Reproduce the section of the listing that begins at the line containing "past both faces." and finishes at the line containing "from mathutils import Matrix, Vector". Include both end lines and nothing beyond them.

==============================

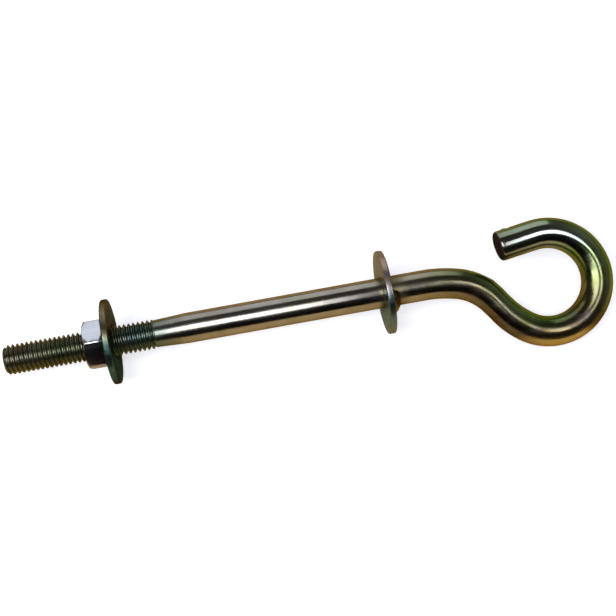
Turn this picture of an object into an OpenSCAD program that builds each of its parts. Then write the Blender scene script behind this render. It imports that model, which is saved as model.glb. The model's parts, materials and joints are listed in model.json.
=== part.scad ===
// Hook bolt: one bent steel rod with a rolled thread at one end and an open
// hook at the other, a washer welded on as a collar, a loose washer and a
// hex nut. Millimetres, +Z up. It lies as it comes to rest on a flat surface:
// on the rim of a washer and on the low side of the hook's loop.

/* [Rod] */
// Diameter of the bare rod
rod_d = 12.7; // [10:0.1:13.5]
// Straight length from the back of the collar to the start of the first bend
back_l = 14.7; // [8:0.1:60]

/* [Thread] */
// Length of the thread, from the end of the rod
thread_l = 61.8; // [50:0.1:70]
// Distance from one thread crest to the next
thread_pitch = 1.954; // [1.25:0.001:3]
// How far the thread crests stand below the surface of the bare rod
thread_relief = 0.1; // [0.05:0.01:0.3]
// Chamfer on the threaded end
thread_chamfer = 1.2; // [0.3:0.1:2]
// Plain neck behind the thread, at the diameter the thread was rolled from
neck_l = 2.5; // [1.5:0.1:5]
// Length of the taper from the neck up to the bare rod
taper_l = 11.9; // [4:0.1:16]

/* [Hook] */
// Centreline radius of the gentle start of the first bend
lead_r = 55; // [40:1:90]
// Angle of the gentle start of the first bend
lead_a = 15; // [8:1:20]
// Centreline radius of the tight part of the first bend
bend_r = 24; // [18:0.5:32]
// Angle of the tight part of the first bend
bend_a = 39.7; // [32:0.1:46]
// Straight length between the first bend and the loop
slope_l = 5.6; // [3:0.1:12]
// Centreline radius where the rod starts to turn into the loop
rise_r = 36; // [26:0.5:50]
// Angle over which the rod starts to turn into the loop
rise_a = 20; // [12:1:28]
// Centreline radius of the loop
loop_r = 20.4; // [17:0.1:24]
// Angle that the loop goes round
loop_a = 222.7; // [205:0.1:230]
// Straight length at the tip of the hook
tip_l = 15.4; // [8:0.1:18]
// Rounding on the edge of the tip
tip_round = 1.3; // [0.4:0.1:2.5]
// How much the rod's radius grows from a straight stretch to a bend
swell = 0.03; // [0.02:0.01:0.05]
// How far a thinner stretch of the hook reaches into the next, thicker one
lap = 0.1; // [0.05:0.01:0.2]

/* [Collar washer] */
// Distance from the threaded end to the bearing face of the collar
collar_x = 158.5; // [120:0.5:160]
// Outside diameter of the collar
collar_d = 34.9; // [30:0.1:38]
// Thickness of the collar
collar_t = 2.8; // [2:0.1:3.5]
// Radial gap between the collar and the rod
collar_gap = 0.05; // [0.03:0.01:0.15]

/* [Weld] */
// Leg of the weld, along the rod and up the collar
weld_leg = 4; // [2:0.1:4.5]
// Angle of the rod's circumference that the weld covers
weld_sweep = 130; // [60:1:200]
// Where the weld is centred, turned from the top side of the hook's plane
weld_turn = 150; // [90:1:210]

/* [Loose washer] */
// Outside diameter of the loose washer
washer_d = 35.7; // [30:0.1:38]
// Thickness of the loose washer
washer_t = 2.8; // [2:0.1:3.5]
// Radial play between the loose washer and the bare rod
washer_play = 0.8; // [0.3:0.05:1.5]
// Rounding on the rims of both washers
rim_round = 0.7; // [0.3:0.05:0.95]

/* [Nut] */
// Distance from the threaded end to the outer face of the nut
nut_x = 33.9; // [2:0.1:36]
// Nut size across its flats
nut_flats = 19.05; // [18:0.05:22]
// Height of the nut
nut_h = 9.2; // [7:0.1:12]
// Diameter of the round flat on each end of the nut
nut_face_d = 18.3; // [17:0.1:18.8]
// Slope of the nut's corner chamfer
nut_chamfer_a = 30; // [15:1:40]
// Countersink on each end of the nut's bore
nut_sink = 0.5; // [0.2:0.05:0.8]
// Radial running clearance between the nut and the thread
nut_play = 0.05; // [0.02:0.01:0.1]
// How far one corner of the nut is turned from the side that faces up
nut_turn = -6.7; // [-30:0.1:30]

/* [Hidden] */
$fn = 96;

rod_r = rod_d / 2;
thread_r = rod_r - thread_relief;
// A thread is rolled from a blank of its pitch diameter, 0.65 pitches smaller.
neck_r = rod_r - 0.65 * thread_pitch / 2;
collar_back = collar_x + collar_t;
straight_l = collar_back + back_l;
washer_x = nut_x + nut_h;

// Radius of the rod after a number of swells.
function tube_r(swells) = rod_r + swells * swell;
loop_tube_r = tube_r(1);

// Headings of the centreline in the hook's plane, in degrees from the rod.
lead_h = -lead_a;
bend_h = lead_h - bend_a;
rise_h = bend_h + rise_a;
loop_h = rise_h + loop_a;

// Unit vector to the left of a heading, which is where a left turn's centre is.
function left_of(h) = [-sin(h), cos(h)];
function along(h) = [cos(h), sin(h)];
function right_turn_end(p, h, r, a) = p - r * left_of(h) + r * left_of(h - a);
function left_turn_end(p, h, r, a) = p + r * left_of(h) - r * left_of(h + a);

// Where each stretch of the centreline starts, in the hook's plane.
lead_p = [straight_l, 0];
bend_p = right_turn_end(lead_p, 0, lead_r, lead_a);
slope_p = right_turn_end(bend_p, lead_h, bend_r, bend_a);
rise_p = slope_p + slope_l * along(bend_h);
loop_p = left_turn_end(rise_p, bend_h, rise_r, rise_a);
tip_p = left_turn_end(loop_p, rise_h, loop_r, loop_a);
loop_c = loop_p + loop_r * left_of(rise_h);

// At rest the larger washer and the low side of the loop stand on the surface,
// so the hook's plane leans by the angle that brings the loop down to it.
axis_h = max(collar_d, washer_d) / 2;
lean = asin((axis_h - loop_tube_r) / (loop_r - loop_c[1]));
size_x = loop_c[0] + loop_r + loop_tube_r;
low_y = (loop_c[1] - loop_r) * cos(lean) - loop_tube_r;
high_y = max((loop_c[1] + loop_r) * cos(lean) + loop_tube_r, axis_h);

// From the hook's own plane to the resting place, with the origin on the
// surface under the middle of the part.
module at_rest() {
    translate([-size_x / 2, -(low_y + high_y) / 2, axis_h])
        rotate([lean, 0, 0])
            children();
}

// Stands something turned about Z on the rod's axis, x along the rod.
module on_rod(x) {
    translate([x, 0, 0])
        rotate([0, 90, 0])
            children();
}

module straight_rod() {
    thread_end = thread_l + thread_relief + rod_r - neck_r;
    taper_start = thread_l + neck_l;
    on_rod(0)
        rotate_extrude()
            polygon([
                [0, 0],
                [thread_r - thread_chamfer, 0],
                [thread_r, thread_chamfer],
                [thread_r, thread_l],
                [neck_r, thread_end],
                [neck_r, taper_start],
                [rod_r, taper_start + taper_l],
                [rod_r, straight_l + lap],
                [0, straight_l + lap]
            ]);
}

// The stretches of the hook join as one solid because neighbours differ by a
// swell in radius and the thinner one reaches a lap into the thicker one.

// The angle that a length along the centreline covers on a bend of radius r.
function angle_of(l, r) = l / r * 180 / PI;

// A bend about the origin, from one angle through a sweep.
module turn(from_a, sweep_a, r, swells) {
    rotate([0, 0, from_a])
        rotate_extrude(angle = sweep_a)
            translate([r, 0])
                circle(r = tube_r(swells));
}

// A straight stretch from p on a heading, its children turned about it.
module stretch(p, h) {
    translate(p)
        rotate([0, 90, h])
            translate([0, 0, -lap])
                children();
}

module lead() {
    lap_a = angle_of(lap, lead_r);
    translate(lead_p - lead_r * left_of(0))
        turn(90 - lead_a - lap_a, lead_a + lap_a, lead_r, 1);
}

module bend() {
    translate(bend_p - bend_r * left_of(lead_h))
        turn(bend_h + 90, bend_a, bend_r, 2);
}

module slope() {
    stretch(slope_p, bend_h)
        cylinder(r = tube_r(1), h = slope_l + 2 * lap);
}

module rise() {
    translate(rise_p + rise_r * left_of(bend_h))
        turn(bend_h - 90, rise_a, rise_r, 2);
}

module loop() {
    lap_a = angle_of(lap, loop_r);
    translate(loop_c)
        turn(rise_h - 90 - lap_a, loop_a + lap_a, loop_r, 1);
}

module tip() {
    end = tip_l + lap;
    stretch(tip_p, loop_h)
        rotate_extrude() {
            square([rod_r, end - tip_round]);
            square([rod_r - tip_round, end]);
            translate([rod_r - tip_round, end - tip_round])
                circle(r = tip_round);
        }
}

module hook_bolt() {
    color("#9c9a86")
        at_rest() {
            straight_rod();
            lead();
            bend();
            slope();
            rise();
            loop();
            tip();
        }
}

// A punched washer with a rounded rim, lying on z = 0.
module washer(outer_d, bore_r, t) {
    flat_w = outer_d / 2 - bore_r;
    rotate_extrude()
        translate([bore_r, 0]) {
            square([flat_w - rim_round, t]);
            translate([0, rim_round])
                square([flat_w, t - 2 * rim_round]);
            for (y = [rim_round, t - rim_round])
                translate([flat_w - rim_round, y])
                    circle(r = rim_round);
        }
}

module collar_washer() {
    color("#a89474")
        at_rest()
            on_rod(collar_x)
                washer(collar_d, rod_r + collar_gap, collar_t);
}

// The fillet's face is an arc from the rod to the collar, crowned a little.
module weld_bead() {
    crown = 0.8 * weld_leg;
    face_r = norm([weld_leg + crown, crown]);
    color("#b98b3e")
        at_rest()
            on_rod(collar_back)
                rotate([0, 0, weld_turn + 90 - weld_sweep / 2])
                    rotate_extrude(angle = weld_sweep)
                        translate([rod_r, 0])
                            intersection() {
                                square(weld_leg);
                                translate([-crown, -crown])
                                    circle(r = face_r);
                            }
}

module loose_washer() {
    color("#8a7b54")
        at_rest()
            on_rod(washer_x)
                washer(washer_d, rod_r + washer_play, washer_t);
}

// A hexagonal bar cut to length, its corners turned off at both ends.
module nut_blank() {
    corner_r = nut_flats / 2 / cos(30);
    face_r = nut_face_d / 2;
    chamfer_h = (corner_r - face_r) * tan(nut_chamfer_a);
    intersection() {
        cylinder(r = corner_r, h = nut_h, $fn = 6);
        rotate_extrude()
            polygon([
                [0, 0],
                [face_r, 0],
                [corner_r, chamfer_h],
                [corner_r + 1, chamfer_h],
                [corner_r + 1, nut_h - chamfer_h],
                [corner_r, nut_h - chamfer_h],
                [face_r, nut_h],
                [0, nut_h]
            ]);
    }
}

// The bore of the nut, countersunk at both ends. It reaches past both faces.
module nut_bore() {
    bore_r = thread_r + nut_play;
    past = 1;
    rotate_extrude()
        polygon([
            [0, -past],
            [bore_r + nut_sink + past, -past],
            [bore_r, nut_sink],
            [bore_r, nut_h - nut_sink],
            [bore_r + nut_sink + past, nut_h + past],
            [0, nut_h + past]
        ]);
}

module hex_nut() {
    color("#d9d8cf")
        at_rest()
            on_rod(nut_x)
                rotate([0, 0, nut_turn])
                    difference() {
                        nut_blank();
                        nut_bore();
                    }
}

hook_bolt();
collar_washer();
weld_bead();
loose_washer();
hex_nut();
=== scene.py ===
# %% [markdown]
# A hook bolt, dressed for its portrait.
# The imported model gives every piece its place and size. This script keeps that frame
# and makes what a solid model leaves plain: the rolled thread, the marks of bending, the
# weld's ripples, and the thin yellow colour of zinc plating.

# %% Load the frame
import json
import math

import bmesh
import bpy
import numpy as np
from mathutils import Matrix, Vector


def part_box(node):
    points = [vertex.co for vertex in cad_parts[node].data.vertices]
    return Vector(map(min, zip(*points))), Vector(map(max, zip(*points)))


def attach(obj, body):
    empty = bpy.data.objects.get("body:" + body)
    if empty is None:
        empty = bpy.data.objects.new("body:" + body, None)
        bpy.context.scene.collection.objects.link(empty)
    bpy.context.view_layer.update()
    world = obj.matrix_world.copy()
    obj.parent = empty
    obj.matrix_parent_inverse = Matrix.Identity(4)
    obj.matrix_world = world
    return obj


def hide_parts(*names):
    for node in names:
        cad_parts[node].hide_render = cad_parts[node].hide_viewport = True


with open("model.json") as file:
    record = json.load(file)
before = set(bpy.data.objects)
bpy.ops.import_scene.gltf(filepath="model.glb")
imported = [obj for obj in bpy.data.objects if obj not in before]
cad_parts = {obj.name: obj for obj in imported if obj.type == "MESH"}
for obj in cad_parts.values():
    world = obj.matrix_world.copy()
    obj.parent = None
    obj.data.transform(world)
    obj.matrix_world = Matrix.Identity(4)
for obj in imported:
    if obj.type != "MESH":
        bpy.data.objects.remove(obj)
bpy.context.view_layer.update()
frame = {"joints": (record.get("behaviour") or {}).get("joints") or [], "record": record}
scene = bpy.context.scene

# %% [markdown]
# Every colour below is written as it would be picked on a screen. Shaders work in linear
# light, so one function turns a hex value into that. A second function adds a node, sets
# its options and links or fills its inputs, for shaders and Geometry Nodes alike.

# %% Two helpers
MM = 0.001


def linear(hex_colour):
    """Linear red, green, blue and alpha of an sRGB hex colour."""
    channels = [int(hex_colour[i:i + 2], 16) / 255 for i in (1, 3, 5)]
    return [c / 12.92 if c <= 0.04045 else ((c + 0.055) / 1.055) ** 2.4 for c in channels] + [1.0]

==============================

**Problem solution**.
// The bore of the nut, countersunk at both ends. It reaches past both faces.
module nut_bore() {
    bore_r = thread_r + nut_play;
    past = 1;
    rotate_extrude()
        polygon([
            [0, -past],
            [bore_r + nut_sink + past, -past],
            [bore_r, nut_sink],
            [bore_r, nut_h - nut_sink],
            [bore_r + nut_sink + past, nut_h + past],
            [0, nut_h + past]
        ]);
}

module hex_nut() {
    color("#d9d8cf")
        at_rest()
            on_rod(nut_x)
                rotate([0, 0, nut_turn])
                    difference() {
                        nut_blank();
                        nut_bore();
                    }
}

hook_bolt();
collar_washer();
weld_bead();
loose_washer();
hex_nut();
=== scene.py ===
# %% [markdown]
# A hook bolt, dressed for its portrait.
# The imported model gives every piece its place and size. This script keeps that frame
# and makes what a solid model leaves plain: the rolled thread, the marks of bending, the
# weld's ripples, and the thin yellow colour of zinc plating.

# %% Load the frame
import json
import math

import bmesh
import bpy
import numpy as np
from mathutils import Matrix, Vector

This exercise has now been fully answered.